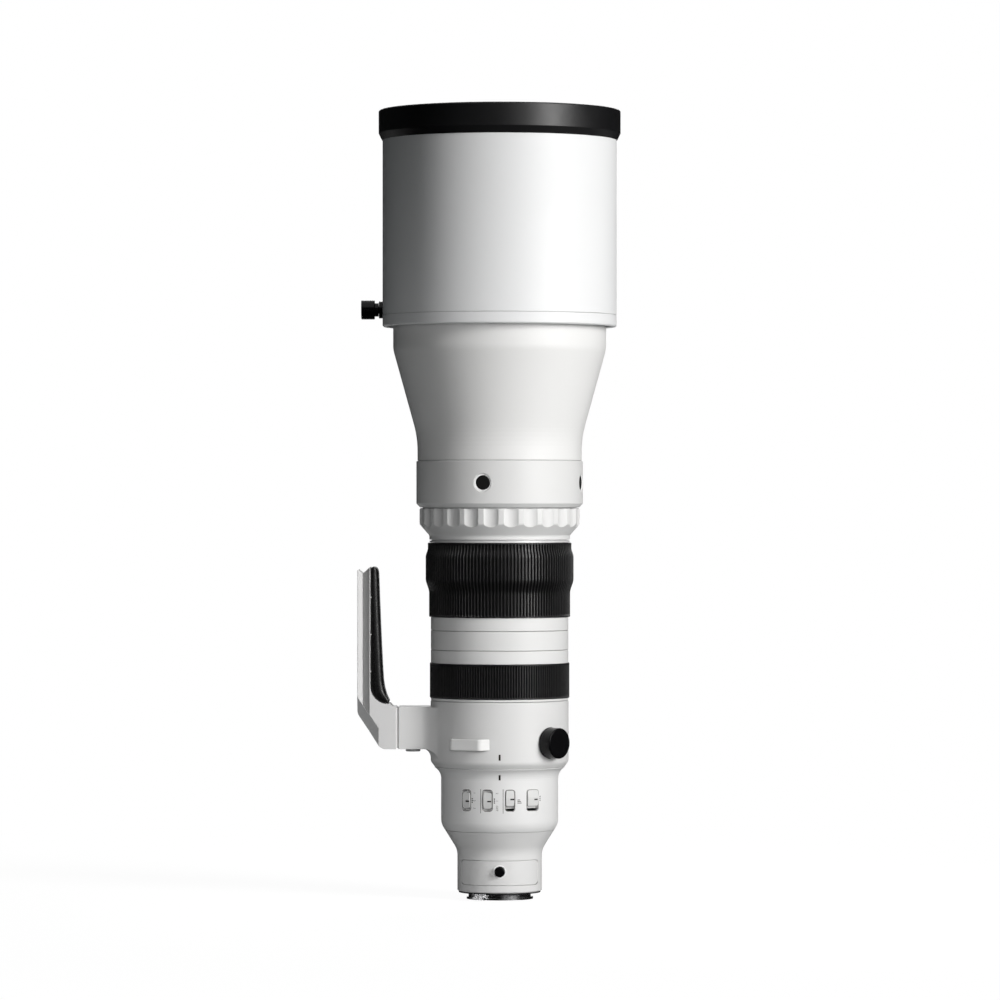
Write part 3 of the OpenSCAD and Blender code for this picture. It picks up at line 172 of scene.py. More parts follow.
cards = {        # black cards that only reflections see, as in a real studio: corner, and two edges from it
    "leftCard": {"corner": (-1.5, -3.2, -0.1), "along": (0, 4.2, 0), "up": (0, 0, 2.6)},
    "frontCard": {"corner": (-1.5, -3.2, -0.1), "along": (2.3, -0.4, 0), "up": (0, 0, 2.6)},
    "lowCard": {"corner": (-1.5, -3.2, -0.00515), "along": (3.0, 0, 0), "up": (0, 3.9, 0)},
    "backLeftCard": {"corner": (-1.5, 1, -0.1), "along": (1.2, 1.6, 0), "up": (0, 0, 2.2)},
    "backRightCard": {"corner": (1.5, 0.6, -0.1), "along": (-1.2, 2, 0), "up": (0, 0, 2.2)},
    "rightCard": {"corner": (1.9, -0.7, -0.1), "along": (-0.4, 1.3, 0), "up": (0, 0, 2.2)},
}


def makeLamp(name, lamp):
    away = Vector(lamp["at"]) - Vector(lamp["aim"])
    bpy.ops.object.light_add(type="AREA", location=lamp["at"],
                             rotation=away.to_track_quat("Z", "Y").to_euler())
    light = bpy.context.object
    light.name = name
    light.data.shape = "RECTANGLE"
    light.data.size, light.data.size_y = lamp["size"]
    light.data.energy = lamp["power"]
    light.data.color = lamp.get("tint", (1, 1, 1))
    light.data.spread = math.radians(lamp.get("spread", 180))
    light.visible_camera = False
    light.visible_glossy = lamp.get("gleam", True)
    light.visible_diffuse = lamp.get("matt", True)


def makeWorld(s):
    world = bpy.data.worlds.new("studio")
    bpy.context.scene.world = world
    world.use_nodes = True
    tree = world.node_tree
    tree.nodes.clear()
    ambient = addNode(tree, "Background", {"Strength": s["ambient"], "Color": s["ambientTint"]})
    white = addNode(tree, "Background", {"Color": (1, 1, 1, 1)})
    addNode(tree, "OutputWorld",
            {"Surface": blendShaders(tree, seenRays(tree), ambient.outputs[0], white.outputs[0])})


def makeFloor(s, bottom):        # white, apart from a faint shadow near the lens, and clear from below
    bpy.ops.mesh.primitive_plane_add(size=s["floorSize"], location=(0, 0, bottom - s["floorGap"]))
    floor = bpy.context.object
    floor.name = "floor"
    mat = bpy.data.materials.new("paleFloor")
    mat.use_nodes = True
    tree = mat.node_tree
    tree.nodes.clear()
    reach = vectorIn(tree, "LENGTH", placeIn(tree))
    near = rangeIn(tree, reach, s["shadeNear"], s["shadeFar"], 1, 0, "SMOOTHSTEP")
    pale = addNode(tree, "BsdfDiffuse", {"Color": blendColours(tree, near, s["farFloor"], s["nearFloor"])})
    glow = addNode(tree, "Emission", {"Strength": mathIn(tree, "MULTIPLY_ADD", near, -s["shadow"], 1)})
    dim = addNode(tree, "BsdfDiffuse", {"Color": mathIn(tree, "MULTIPLY", near, s["mattGain"])})
    white = tree.nodes.new("ShaderNodeAddShader")        # glow, and the share that takes the shadow
    feedInOrder(tree, (glow.outputs[0], dim.outputs[0]), white.inputs)
    seen = blendShaders(tree, seenRays(tree), pale.outputs[0], white.outputs[0])
    below = tree.nodes.new("ShaderNodeNewGeometry").outputs["Backfacing"]
    clear = tree.nodes.new("ShaderNodeBsdfTransparent").outputs[0]
    addNode(tree, "OutputMaterial", {"Surface": blendShaders(tree, below, seen, clear)})
    floor.data.materials.append(mat)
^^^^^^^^
Objective
Reproduce all of the material above word for word.

Completed exercise
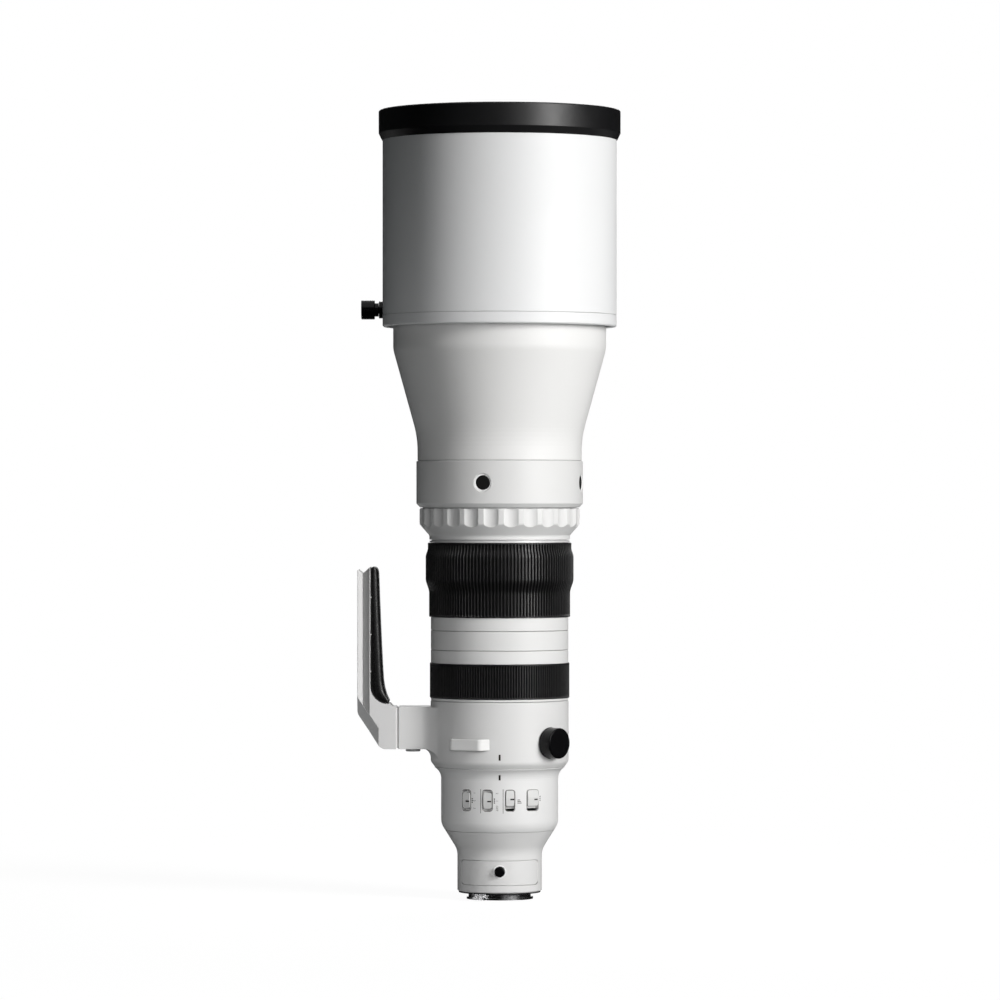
Write part 3 of the OpenSCAD and Blender code for this picture. It picks up at line 172 of scene.py. More parts follow.
cards = {        # black cards that only reflections see, as in a real studio: corner, and two edges from it
    "leftCard": {"corner": (-1.5, -3.2, -0.1), "along": (0, 4.2, 0), "up": (0, 0, 2.6)},
    "frontCard": {"corner": (-1.5, -3.2, -0.1), "along": (2.3, -0.4, 0), "up": (0, 0, 2.6)},
    "lowCard": {"corner": (-1.5, -3.2, -0.00515), "along": (3.0, 0, 0), "up": (0, 3.9, 0)},
    "backLeftCard": {"corner": (-1.5, 1, -0.1), "along": (1.2, 1.6, 0), "up": (0, 0, 2.2)},
    "backRightCard": {"corner": (1.5, 0.6, -0.1), "along": (-1.2, 2, 0), "up": (0, 0, 2.2)},
    "rightCard": {"corner": (1.9, -0.7, -0.1), "along": (-0.4, 1.3, 0), "up": (0, 0, 2.2)},
}


def makeLamp(name, lamp):
    away = Vector(lamp["at"]) - Vector(lamp["aim"])
    bpy.ops.object.light_add(type="AREA", location=lamp["at"],
                             rotation=away.to_track_quat("Z", "Y").to_euler())
    light = bpy.context.object
    light.name = name
    light.data.shape = "RECTANGLE"
    light.data.size, light.data.size_y = lamp["size"]
    light.data.energy = lamp["power"]
    light.data.color = lamp.get("tint", (1, 1, 1))
    light.data.spread = math.radians(lamp.get("spread", 180))
    light.visible_camera = False
    light.visible_glossy = lamp.get("gleam", True)
    light.visible_diffuse = lamp.get("matt", True)


def makeWorld(s):
    world = bpy.data.worlds.new("studio")
    bpy.context.scene.world = world
    world.use_nodes = True
    tree = world.node_tree
    tree.nodes.clear()
    ambient = addNode(tree, "Background", {"Strength": s["ambient"], "Color": s["ambientTint"]})
    white = addNode(tree, "Background", {"Color": (1, 1, 1, 1)})
    addNode(tree, "OutputWorld",
            {"Surface": blendShaders(tree, seenRays(tree), ambient.outputs[0], white.outputs[0])})


def makeFloor(s, bottom):        # white, apart from a faint shadow near the lens, and clear from below
    bpy.ops.mesh.primitive_plane_add(size=s["floorSize"], location=(0, 0, bottom - s["floorGap"]))
    floor = bpy.context.object
    floor.name = "floor"
    mat = bpy.data.materials.new("paleFloor")
    mat.use_nodes = True
    tree = mat.node_tree
    tree.nodes.clear()
    reach = vectorIn(tree, "LENGTH", placeIn(tree))
    near = rangeIn(tree, reach, s["shadeNear"], s["shadeFar"], 1, 0, "SMOOTHSTEP")
    pale = addNode(tree, "BsdfDiffuse", {"Color": blendColours(tree, near, s["farFloor"], s["nearFloor"])})
    glow = addNode(tree, "Emission", {"Strength": mathIn(tree, "MULTIPLY_ADD", near, -s["shadow"], 1)})
    dim = addNode(tree, "BsdfDiffuse", {"Color": mathIn(tree, "MULTIPLY", near, s["mattGain"])})
    white = tree.nodes.new("ShaderNodeAddShader")        # glow, and the share that takes the shadow
    feedInOrder(tree, (glow.outputs[0], dim.outputs[0]), white.inputs)
    seen = blendShaders(tree, seenRays(tree), pale.outputs[0], white.outputs[0])
    below = tree.nodes.new("ShaderNodeNewGeometry").outputs["Backfacing"]
    clear = tree.nodes.new("ShaderNodeBsdfTransparent").outputs[0]
    addNode(tree, "OutputMaterial", {"Surface": blendShaders(tree, below, seen, clear)})
    floor.data.materials.append(mat)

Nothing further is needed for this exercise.